(Entries supplied)

-------------------------

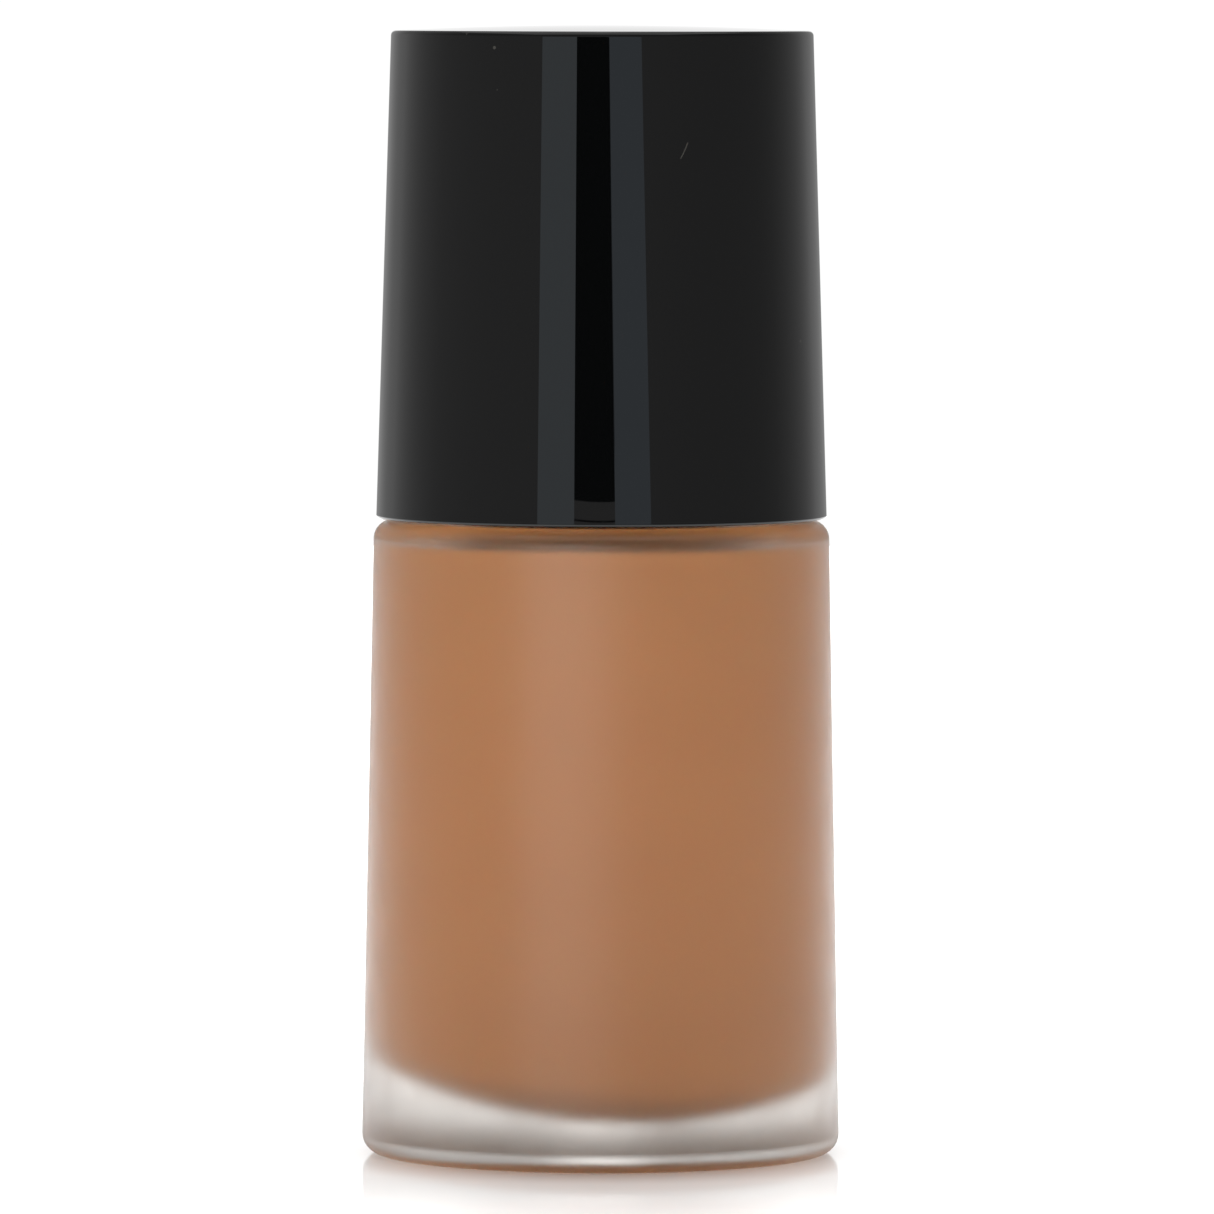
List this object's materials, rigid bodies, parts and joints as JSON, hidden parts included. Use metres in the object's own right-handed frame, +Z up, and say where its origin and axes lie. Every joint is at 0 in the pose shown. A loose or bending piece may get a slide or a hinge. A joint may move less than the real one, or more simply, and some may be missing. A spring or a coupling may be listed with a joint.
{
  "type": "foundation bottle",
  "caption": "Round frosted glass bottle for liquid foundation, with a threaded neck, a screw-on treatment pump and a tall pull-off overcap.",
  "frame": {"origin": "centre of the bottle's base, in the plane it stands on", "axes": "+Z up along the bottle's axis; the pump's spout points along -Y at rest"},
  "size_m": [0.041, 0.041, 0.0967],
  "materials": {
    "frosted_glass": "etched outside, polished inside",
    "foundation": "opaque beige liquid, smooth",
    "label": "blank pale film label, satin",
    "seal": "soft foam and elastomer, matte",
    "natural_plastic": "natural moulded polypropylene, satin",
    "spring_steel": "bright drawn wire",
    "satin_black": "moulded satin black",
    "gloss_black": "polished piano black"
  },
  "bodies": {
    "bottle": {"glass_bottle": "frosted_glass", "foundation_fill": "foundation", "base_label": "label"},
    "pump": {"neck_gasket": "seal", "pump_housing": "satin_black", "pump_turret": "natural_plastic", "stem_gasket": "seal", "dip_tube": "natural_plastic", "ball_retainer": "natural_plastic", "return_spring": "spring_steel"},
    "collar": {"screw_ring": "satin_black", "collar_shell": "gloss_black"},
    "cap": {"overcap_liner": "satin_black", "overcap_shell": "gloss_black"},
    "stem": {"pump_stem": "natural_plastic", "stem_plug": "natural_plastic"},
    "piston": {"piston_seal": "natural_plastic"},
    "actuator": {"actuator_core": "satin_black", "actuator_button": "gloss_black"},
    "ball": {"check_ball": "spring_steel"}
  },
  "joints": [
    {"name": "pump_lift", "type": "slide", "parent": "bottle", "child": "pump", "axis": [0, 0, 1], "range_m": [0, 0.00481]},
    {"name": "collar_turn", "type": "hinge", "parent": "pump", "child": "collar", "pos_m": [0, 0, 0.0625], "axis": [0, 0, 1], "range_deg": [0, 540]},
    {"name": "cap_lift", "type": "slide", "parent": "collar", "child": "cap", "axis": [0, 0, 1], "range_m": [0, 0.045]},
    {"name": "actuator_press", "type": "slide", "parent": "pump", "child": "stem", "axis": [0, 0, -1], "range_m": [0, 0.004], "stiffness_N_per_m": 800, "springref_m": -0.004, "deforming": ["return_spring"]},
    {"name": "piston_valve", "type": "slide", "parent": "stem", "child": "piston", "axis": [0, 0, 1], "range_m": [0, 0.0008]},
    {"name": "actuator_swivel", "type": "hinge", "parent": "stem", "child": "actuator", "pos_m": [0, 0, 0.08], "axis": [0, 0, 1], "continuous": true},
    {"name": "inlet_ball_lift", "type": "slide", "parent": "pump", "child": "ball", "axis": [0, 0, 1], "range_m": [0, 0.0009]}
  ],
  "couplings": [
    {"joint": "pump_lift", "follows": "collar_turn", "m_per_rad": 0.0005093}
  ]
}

-------------------------

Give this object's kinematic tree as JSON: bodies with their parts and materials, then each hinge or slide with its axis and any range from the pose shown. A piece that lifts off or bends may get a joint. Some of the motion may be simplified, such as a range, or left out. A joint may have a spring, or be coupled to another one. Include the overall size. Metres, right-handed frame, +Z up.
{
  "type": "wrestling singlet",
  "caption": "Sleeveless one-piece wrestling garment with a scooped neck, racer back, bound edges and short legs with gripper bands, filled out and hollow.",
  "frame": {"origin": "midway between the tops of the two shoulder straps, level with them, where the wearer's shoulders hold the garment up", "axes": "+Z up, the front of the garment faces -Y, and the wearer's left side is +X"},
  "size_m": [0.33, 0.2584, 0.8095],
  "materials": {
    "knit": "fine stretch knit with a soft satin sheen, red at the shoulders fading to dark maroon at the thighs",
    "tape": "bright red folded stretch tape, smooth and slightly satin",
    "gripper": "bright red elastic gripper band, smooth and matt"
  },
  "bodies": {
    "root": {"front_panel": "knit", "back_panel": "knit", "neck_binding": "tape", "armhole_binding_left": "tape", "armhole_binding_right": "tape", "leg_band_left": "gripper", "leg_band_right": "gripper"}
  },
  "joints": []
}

-------------------------

(Stated task) Find the word "joints" in the material, then list each line that holds it.

(Result of this exercise)
List this object's materials, rigid bodies, parts and joints as JSON, hidden parts included. Use metres in the object's own right-handed frame, +Z up, and say where its origin and axes lie. Every joint is at 0 in the pose shown. A loose or bending piece may get a slide or a hinge. A joint may move less than the real one, or more simply, and some may be missing. A spring or a coupling may be listed with a joint.
  "joints": [
  "joints": []